Four rewrites over a year is partly explained by how hard it is to establish a reliable quality signal for generated games. Compilation success and crash-free loading are easy to measure. Whether the game is actually playable is not, and that gap is where most of the iteration happens.

Packaging Through Claude Code Skills

Shipping Godogen as Claude Code skills rather than a standalone tool is a practical distribution decision. Claude Code already manages the agent loop, file I/O, and tool orchestration. The skills layer lets the Godogen logic run within that infrastructure without rebuilding it. Users invoke the pipeline from within an existing Claude Code session, and the output lands as files in the working directory. The pipeline also inherits improvements to Claude Code’s underlying capabilities, including better context management and model updates, without requiring changes to the Godogen skills themselves.

This is worth noting because much of the complexity in building agentic pipelines sits in the scaffolding: managing context across turns, handling tool errors, writing output to the right locations. Offloading that to an existing platform and focusing engineering effort on the domain-specific problems is a reasonable architectural choice.

The Broader Pattern

The three problems Godogen solves are not specific to games. Any pipeline generating code for a domain-specific language or runtime faces the same constraints: sparse training data that causes the model to drift toward more familiar idioms, execution phases with different API surfaces that must be encoded into the model’s context, and evaluation criteria that cannot be reduced to pass/fail compilation checks.

Games make all three problems harder. GDScript’s training data representation is thin compared to general-purpose languages. Scene-graph engines have particularly distinct build-time and runtime execution models.
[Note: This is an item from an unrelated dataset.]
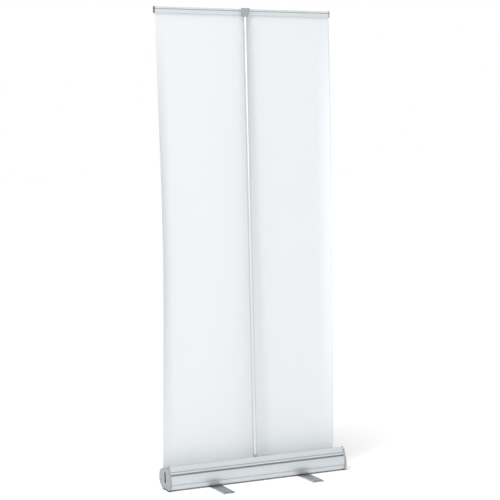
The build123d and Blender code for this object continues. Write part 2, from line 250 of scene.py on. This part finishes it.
# base and rail finishes, with painted shade in their grooves
satin_base = grooved("satin aluminium, base", (0.60, 0.63, 0.65), 0.46, base_groove_shade)
satin_rail = grooved("satin aluminium, rail", (0.66, 0.69, 0.71), 0.42, rail_groove_shade)

# %% [markdown]
# The feet are polished, and where a foot reaches under the base it gets painted shade, dark as the
# base's shadow. The painted shade is a disc about the pivot that fades at its rim, so it is worked out from
# the distance to the pivot, and it turns with the foot.

# %% Feet with painted shade
def shaded_foot(name, pivot, inner, outer):
    """Polished aluminium with painted shade towards the pivot: full dark within inner, none beyond outer."""
    made = anodised(name, 1, (0.46, 0.475, 0.485), metallic=0.9, roughness=0.24)
    flat_place = made.place((1.0, 1.0, 0.0))
    away = made.node("VectorMath", {"operation": "DISTANCE"}, {0: flat_place, 1: pivot}, output=1)
    faded = made.node("MapRange", {"interpolation_type": "SMOOTHSTEP"}, {
        0: away, 1: inner, 2: outer, 3: 1.0, 4: 0.0})
    cloud = made.grain((90.0, 90.0, 90.0), detail=4.0)
    # paints the base's shade on the foot, darkest near the pivot
    made.tone = made.blend(faded * (0.75 + cloud * 0.25), made.tone, colour(0.02, 0.021, 0.022))
    made.drive("Base Color", made.tone)
    return made.material


# where the painted shade is full and where it ends, as distances from the pivot in metres
shade_from, shade_to = 0.072, 0.125
satin_feet = {}
for side in ("left", "right"):
    pivot = joints[f"foot_{side}_swivel"]["pos_m"]
    centre_of_shade = (pivot[0], pivot[1], 0.0)
    # each foot gets painted shade about its own pivot
    satin_feet[side] = shaded_foot(f"satin aluminium, {side} foot", centre_of_shade, shade_from, shade_to)
print("grooved and shaded finishes made")

# %% [markdown]
# ## Moulded plastic, nylon and rubber
# The caps come from a spark-eroded mould, which leaves a fine even grain. Two sizes of noise make it: a
# coarse one that shifts the tone a little, as flow marks do, and a fine one for the relief.

# %% Plastic and rubber finishes
def moulded(name, tone, roughness, grain_depth=0.00004, lumps=900.0, specular=0.5):
    """A moulded part: fine grain in relief, with a slight drift of tone and gloss."""
    made = Finish(name, Base_Color=colour(*tone), IOR=1.5, Specular_IOR_Level=specular)
    fine = made.grain([lumps] * 3, detail=2.0)
    flow = made.grain([18.0] * 3, detail=3.0)
    made.drive("Base Color", made.blend(flow * 0.7 + fine * 0.3, colour(*tone), darkened(tone, 0.90)))
    made.drive("Roughness", roughness + fine * 0.08 + flow * 0.06)
    made.relief(fine, grain_depth, edge=0.0006)
    return made.material


grey_cap = moulded("grey plastic, end caps", (0.33, 0.345, 0.355), 0.42)
pale_grey = moulded("grey plastic, hook", (0.33, 0.37, 0.37), 0.36)
rail_grey = moulded("dark grey plastic, rail caps", (0.13, 0.14, 0.145), 0.40)
rim_grey = moulded("pale plastic, badge rim", (0.66, 0.67, 0.68), 0.32)
black_plastic = moulded("black plastic", (0.010, 0.010, 0.011), 0.65, specular=0.12)
rubber = moulded("black rubber", (0.020, 0.020, 0.020), 0.75, grain_depth=0.00008, lumps=600.0)
nylon = moulded("natural nylon", (0.78, 0.77, 0.73), 0.45, grain_depth=0.00001)
elastic = moulded("elastic cord", (0.05, 0.05, 0.055), 0.80, grain_depth=0.0002, lumps=700.0)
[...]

Game quality has a behavioral and interactive dimension that most code generation pipelines never encounter. A SQL generation pipeline can validate output by running queries. A game generation pipeline has to decide whether jumping feels right.

That combination is why a year of work and four rewrites is a reasonable cost, and why the resulting architecture, lazy-loaded API references, headless scene construction, phase-aware prompting, and visual evaluation, reflects genuine engineering work. The interesting insight from Godogen is not that LLMs can generate games. It is that making them do so reliably required solving problems that have nothing to do with game design and everything to do with how LLMs fail when the training distribution is thin and the target environment has phases.